Dataset excerpt:
= = = = =
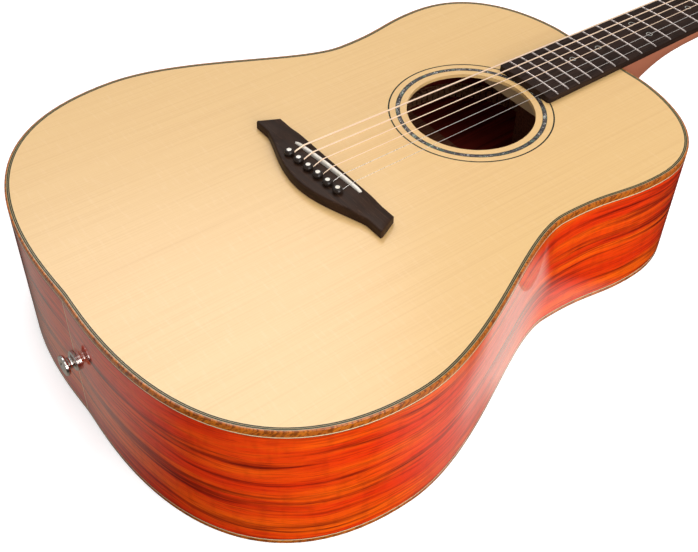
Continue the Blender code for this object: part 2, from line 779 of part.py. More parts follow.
def make_nut(frame):
    half = BOARD_NUT_HALF
    low, high = NUT_Y, NUT_Y + NUT[0]
    top = arc_top(half, NUT[1], 6)
    ends = [[(x, y, z) for x, z in top] + [(-half, y, GAP), (half, y, GAP)] for y in (low, high)]
    nut = loft("nut", ends)
    slots = []
    for i, gauge in enumerate(STRING_GAUGES):
        x = (i - 2.5) * NUT_PITCH
        room = gauge / 2 + SLOT_ROOM
        slots.append(box("nut_slot", (x - room, low - MM, 6.0 * MM), (x + room, high + MM, 0.02)))
    finish(cut_now(nut, *slots), bone(), frame)


def make_truss_rod(frame):
    place = Matrix.Rotation(math.radians(-90), 4, "X")
    place.translation = (0, 0, ROD_Z)
    truss = rod("truss_rod", ROD_R, ROD_NUT[0] + GAP, NUT_Y - 14 * MM, place)
    finish(truss, steel(), frame)
    middle = (ROD_NUT[0] + ROD_NUT[1]) / 2
    reach = (ROD_NUT[0] - ROD_NUT[1]) / 2
    socket, bottom = 1.6 * MM, -reach + 4 * MM
    profile = [(0, reach), (ROD_NUT[2], reach), (ROD_NUT[2], -reach), (socket, -reach), (socket, bottom),
               (0, bottom)]
    nut = turned("truss_rod_nut", profile, 12)
    nut.location = (0, middle, ROD_Z)
    nut.rotation_euler.x = math.radians(-90)
    finish(nut, steel(), frame)


# ---------------------------------------------------------------- tuners
def shaft_place(side, x, y):
    """Frame of a tuner's shaft, its local Z pointing out to the button."""
    place = Matrix.Translation((x, y - WORM_OFFSET, HEAD_BACK - SHAFT_DROP))
    return place @ Matrix.Rotation(side * math.radians(90), 4, "Y")


def make_housing(number, side, x, y, head):
    """A cast shell that is open to the head and holds the worm and the gear."""
    back = HEAD_BACK
    width, length, depth = HOUSING
    wall = HOUSING_WALL
    middle = y - WORM_OFFSET / 2
    low = (x - width / 2, middle - length / 2, back - depth)
    high = (x + width / 2, middle + length / 2, back)
    body = box(f"tuner_housing_{number}", low, high)
    edge = body.modifiers.new("Edges", "BEVEL")
    edge.width = wall
    edge.segments = 1
    body = to_mesh(body)
    room = box("gear_room", (low[0] + wall, low[1] + wall, low[2] + wall),
               (high[0] - wall, high[1] - wall, high[2] + MM))
    bore = rod("shaft_bore", WORM_R + GAP, 0, 0.02, shaft_place(side, x, y), 12)
    finish(cut_now(body, room, bore), chrome(), head)


def make_post(number, x, y, head):
    """String post with its gear wheel inside the housing."""
    gear_low = HEAD_BACK - SHAFT_DROP - GEAR_T / 2
    profile = [(0, 18.5), (2.6, 18.5), (3.0, 18), (3.0, 13), (2.75, 11.5), (2.75, 8.5), (3.0, 7)]
    profile = [(r * MM, z * MM) for r, z in profile]
    profile += [(POST_R, gear_low + GEAR_T), (GEAR_R, gear_low + GEAR_T), (GEAR_R, gear_low), (0, gear_low)]
    post = turned(f"tuner_post_{number}", profile, 12)
    post.location = (x, y, 0)
    finish(post, chrome(), head)


def make_knob(number, side, x, y, head):
    """Worm shaft and button, turning about the shaft's own line."""
    reach = KNOB_OUT - KNOB[0] + 2 * MM
    neck_r, shoulder, end = 1.9 * MM, 6 * MM, -5.5 * MM
    profile = [(0, reach), (neck_r, reach), (neck_r, shoulder), (WORM_R, shoulder), (WORM_R, end), (0, end)]
    shaft = turned(f"tuner_knob_{number}", profile, 12)
    oval = [(KNOB[0] * math.cos(a), KNOB[1] * math.sin(a)) for a in (math.tau * i / 12 for i in range(12))]
    button = plate("button", [oval], -KNOB[2], KNOB[2])
    edge = button.modifiers.new("Edges", "BEVEL")
    edge.width = 1.2 * MM
    edge.segments = 1
    button = to_mesh(button)
    button.data.transform(Matrix.Translation((0, 0, KNOB_OUT)) @ Matrix.Rotation(math.radians(90), 4, "Y"))
    knob = merge(shaft, button)
    knob.matrix_local = shaft_place(side, x, y)
    finish(knob, chrome(), head)


def make_tuners(head):
    for i, side, x, y in post_places():
        make_housing(i + 1, side, x, y, head)
        make_post(i + 1, x, y, head)
        make_knob(i + 1, side, x, y, head)


# ---------------------------------------------------------------- strings and endpin
def coil_points(side, x, y, radius, gauge):
    """The wraps of a string round its post, in the head's frame, from the inner side down."""
    steps, pitch = 8, gauge + 0.1 * MM
    start = math.pi if side > 0 else 0.0
    for k in range(int(WRAPS * steps) + 1):
        angle = start - side * math.tau * k / steps
        yield (x + radius * math.cos(angle), y + radius * math.sin(angle), 10.5 * MM - pitch * k / steps)


def make_strings(frame):
    """Each string runs from its pin over the saddle and the nut to its post."""
    to_head = head_frame_matrix()
    pins = list(pin_places())
    for i, side, post_x, post_y in post_places():
        gauge = STRING_GAUGES[i]
        radius = gauge / 2
        _, x, y = pins[i]
        saddle_y = SADDLE_Y + SADDLE_SLANT * x
        over_saddle = string_height(x, SADDLE_Y) + radius
        nut_x = (i - 2.5) * NUT_PITCH
        route = [(x, y + STRING_UP[0], BALL_END_Z), (x, y + STRING_UP[0], BRIDGE_TOP - 2.4 * MM),
                 (x, y + STRING_UP[1], BRIDGE_TOP + radius + 0.4 * MM),
                 (x, saddle_y - 1.6 * MM, over_saddle - 0.1 * MM),
                 (x, saddle_y + 1.2 * MM, over_saddle),
                 (nut_x, NUT_Y + MM, string_height(nut_x, NUT_Y) + radius)]
        wraps = coil_points(side, post_x, post_y, POST_R + 0.45 * MM + radius, gauge)
        route += [tuple(to_head @ Vector(point)) for point in wraps]
        finish(wire(f"string_{i + 1}", route, radius), bronze() if i < 4 else steel(), frame)


def make_endpin(frame):
    """Strap button and socket in one turned piece, through the side and the tail block."""
    face = 10.5
    profile = [(0, -16), (3.2, -16), (3.2, face), (6.6, face), (7.5, face - 0.9), (7.5, face - 2.6),
               (4.6, face - 4.2), (4.6, 3.4), (7.5, 2.2), (7.5, 0.3), (6.0, 0.3), (6.0, -30), (0, -30)]
    jack = turned("endpin_jack", [(r * MM, z * MM) for r, z in profile], 16)
    jack.location = (0, TAIL_Y, JACK_Z)
    jack.rotation_euler.x = math.radians(90)
    finish(jack, chrome(), frame)


def main():
    clear_scene()
    frame = empty("top_frame")
    head = empty("head_frame", frame)
    head.matrix_local = head_frame_matrix()
    pin_holes = as_cutter(pin_hole_cutter(), frame)
    hole = jack_hole(frame)
    make_soundboard(frame, pin_holes)
    make_back(frame)
    make_sides(frame, hole)
    make_top_edge(frame)
    make_blocks(frame, hole)
    make_x_braces(frame)
    make_top_braces(frame, pin_holes)
    make_back_braces(frame)
    make_bridge(frame, pin_holes)
    make_saddle(frame)
    make_pins(frame)
    make_fingerboard(frame)
    make_neck(frame, head)
    make_nut(frame)
    make_truss_rod(frame)
    make_tuners(head)
    make_strings(frame)
    make_endpin(frame)
    turn = Matrix.Rotation(-TAPER, 4, "X")
    frame.matrix_world = turn @ Matrix.Translation((0, -REST_Y, back_depth(REST_Y)))


main()
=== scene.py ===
"""Acoustic guitar: finished surfaces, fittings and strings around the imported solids.

Pieces are laid out in the luthier's frame: origin at the 14th fret on the centre line, level with the
soundboard, +X to the treble side, +Y to the head, +Z out of the soundboard. TO_WORLD takes that frame
to the one in which the tapered back lies flat on the floor.
"""

import json
import math

import bmesh
import bpy
from bpy.props import FloatProperty, FloatVectorProperty, IntProperty, PointerProperty
from mathutils import Matrix, Vector


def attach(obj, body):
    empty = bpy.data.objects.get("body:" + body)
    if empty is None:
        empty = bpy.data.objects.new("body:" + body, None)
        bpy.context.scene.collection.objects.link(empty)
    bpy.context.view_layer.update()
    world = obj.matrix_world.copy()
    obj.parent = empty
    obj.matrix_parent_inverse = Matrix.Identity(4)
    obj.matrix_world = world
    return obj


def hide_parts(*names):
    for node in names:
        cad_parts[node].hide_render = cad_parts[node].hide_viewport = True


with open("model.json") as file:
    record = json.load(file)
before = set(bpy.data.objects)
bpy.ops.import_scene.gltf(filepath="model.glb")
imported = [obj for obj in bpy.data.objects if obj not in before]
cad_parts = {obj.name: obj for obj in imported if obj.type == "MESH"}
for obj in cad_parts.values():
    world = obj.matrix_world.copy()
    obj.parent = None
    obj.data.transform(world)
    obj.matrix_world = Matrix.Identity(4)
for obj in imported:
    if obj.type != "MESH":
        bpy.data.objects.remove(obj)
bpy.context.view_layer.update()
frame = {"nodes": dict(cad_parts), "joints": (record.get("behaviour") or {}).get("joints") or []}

bl_info = {
    "name": "Flat-top guitar",
    "version": (1, 0, 0),
    "blender": (4, 5, 0),
    "location": "3D View > Sidebar > Guitar",
    "description": "Woods, inlays, strings and fittings of a steel-string guitar",
    "category": "Object",
}

# ---------------------------------------------------------------- sizes shared with the solids (metres)
MM = 0.001
GAP = 0.3 * MM
SCALE_LENGTH = 645 * MM
BODY_FRET = 14
NUT_Y = SCALE_LENGTH * (1 - 2 ** (-BODY_FRET / 12))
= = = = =
Requirements: Your task is to repeat exactly the lines from the one that contains "make_pins(frame)" through the one that contains "if empty is", with both end lines included.

Answer in full:
    make_pins(frame)
    make_fingerboard(frame)
    make_neck(frame, head)
    make_nut(frame)
    make_truss_rod(frame)
    make_tuners(head)
    make_strings(frame)
    make_endpin(frame)
    turn = Matrix.Rotation(-TAPER, 4, "X")
    frame.matrix_world = turn @ Matrix.Translation((0, -REST_Y, back_depth(REST_Y)))


main()
=== scene.py ===
"""Acoustic guitar: finished surfaces, fittings and strings around the imported solids.

Pieces are laid out in the luthier's frame: origin at the 14th fret on the centre line, level with the
soundboard, +X to the treble side, +Y to the head, +Z out of the soundboard. TO_WORLD takes that frame
to the one in which the tapered back lies flat on the floor.
"""

import json
import math

import bmesh
import bpy
from bpy.props import FloatProperty, FloatVectorProperty, IntProperty, PointerProperty
from mathutils import Matrix, Vector


def attach(obj, body):
    empty = bpy.data.objects.get("body:" + body)
    if empty is None:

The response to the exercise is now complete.